→ **Job**
Copy out every line of the data exactly.

→ **Dataset extract**

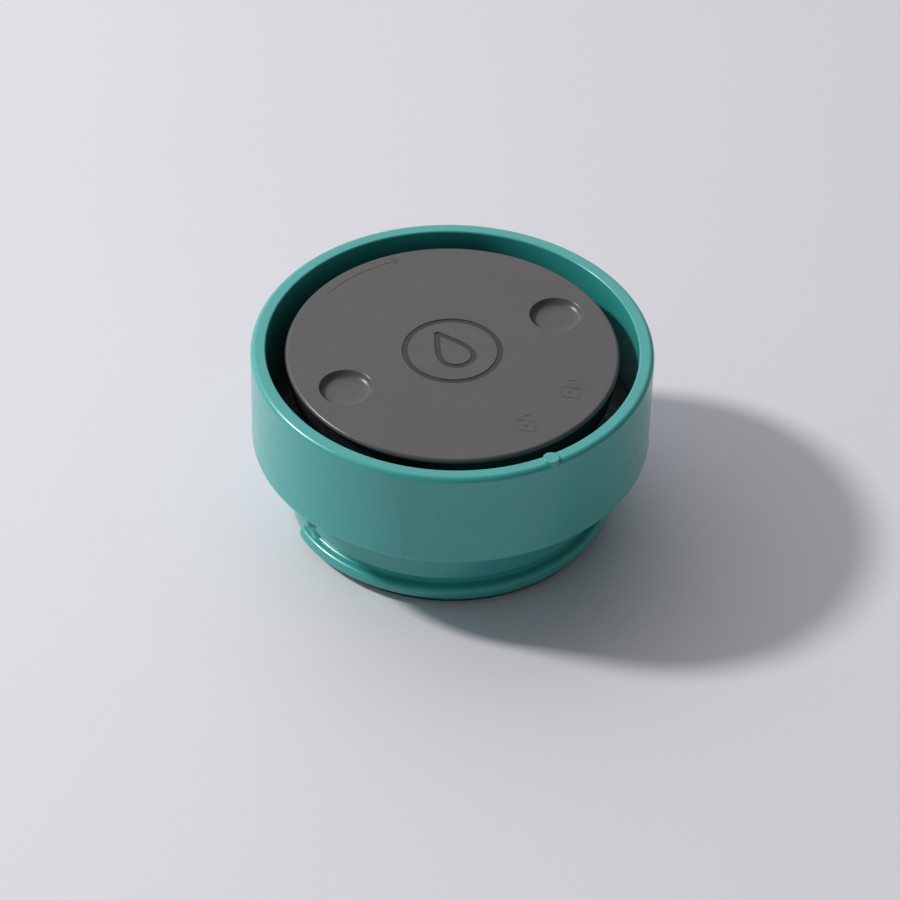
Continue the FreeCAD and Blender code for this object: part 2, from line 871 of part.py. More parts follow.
def build_button_base():
    body = new_body("button_base")
    underside = dim("base_bottom")
    outline = [
        (0.0, underside),
        (dim("socket_bore"), underside),
        (dim("socket_bore"), dim("socket_bottom")),
        (dim("socket_radius"), dim("socket_bottom")),
        (dim("socket_radius"), underside),
        (dim("base_radius"), underside),
        (dim("base_radius"), dim("button_underside")),
        (0.0, dim("button_underside")),
    ]
    revolve(body, "base_disc", outline)
    into_wall = dim("socket_bore") + dim("overlap")
    ledge = revolve(
        body,
        "socket_ledge",
        ring_points(dim("ledge_bore"), into_wall, dim("socket_bottom"), dim("ledge_top")),
        DIMENSIONS["ledge_start_angle"],
        dim("ledge_sweep"),
    )
    upright_polar(body, "socket_ledges", [ledge], BAYONET_SIDES)
    for name, angle in (("lock_stop", "stop_lock_angle"), ("open_stop", "stop_open_angle")):
        stop = revolve(
            body,
            name,
            ring_points(
                dim("stop_bore"),
                into_wall,
                dim("ledge_top") - dim("overlap"),
                underside + dim("overlap"),
            ),
            DIMENSIONS[angle],
            dim("stop_sweep"),
        )
        upright_polar(body, name + "s", [stop], BAYONET_SIDES)
    rib_sketch = bar_sketch(
        body,
        "base_rib_outline",
        dim("base_rib_start"),
        dim("base_rib_end"),
        dim("base_rib_width"),
        dim("base_rib_bottom"),
    )
    rib = pad(body, "base_rib", rib_sketch, underside + dim("overlap") - dim("base_rib_bottom"))
    polar(body, "base_ribs", [rib], BASE_RIBS)
    return body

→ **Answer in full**
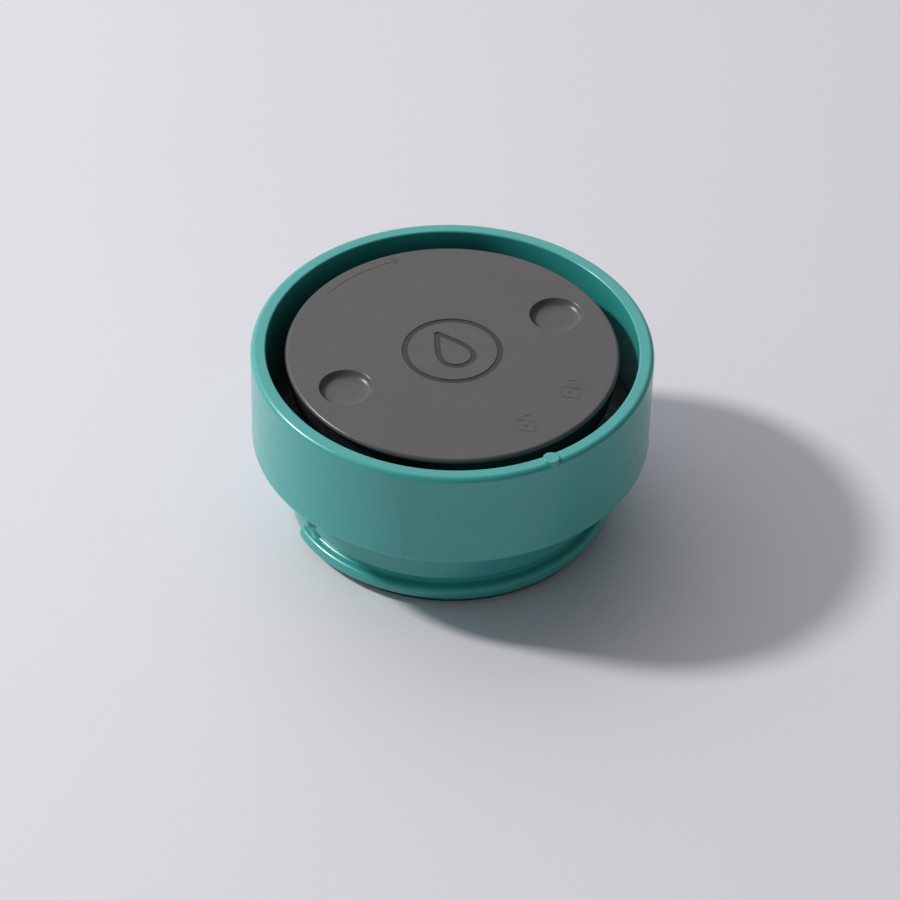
Continue the FreeCAD and Blender code for this object: part 2, from line 871 of part.py. More parts follow.
def build_button_base():
    body = new_body("button_base")
    underside = dim("base_bottom")
    outline = [
        (0.0, underside),
        (dim("socket_bore"), underside),
        (dim("socket_bore"), dim("socket_bottom")),
        (dim("socket_radius"), dim("socket_bottom")),
        (dim("socket_radius"), underside),
        (dim("base_radius"), underside),
        (dim("base_radius"), dim("button_underside")),
        (0.0, dim("button_underside")),
    ]
    revolve(body, "base_disc", outline)
    into_wall = dim("socket_bore") + dim("overlap")
    ledge = revolve(
        body,
        "socket_ledge",
        ring_points(dim("ledge_bore"), into_wall, dim("socket_bottom"), dim("ledge_top")),
        DIMENSIONS["ledge_start_angle"],
        dim("ledge_sweep"),
    )
    upright_polar(body, "socket_ledges", [ledge], BAYONET_SIDES)
    for name, angle in (("lock_stop", "stop_lock_angle"), ("open_stop", "stop_open_angle")):
        stop = revolve(
            body,
            name,
            ring_points(
                dim("stop_bore"),
                into_wall,
                dim("ledge_top") - dim("overlap"),
                underside + dim("overlap"),
            ),
            DIMENSIONS[angle],
            dim("stop_sweep"),
        )
        upright_polar(body, name + "s", [stop], BAYONET_SIDES)
    rib_sketch = bar_sketch(
        body,
        "base_rib_outline",
        dim("base_rib_start"),
        dim("base_rib_end"),
        dim("base_rib_width"),
        dim("base_rib_bottom"),
    )
    rib = pad(body, "base_rib", rib_sketch, underside + dim("overlap") - dim("base_rib_bottom"))
    polar(body, "base_ribs", [rib], BASE_RIBS)
    return body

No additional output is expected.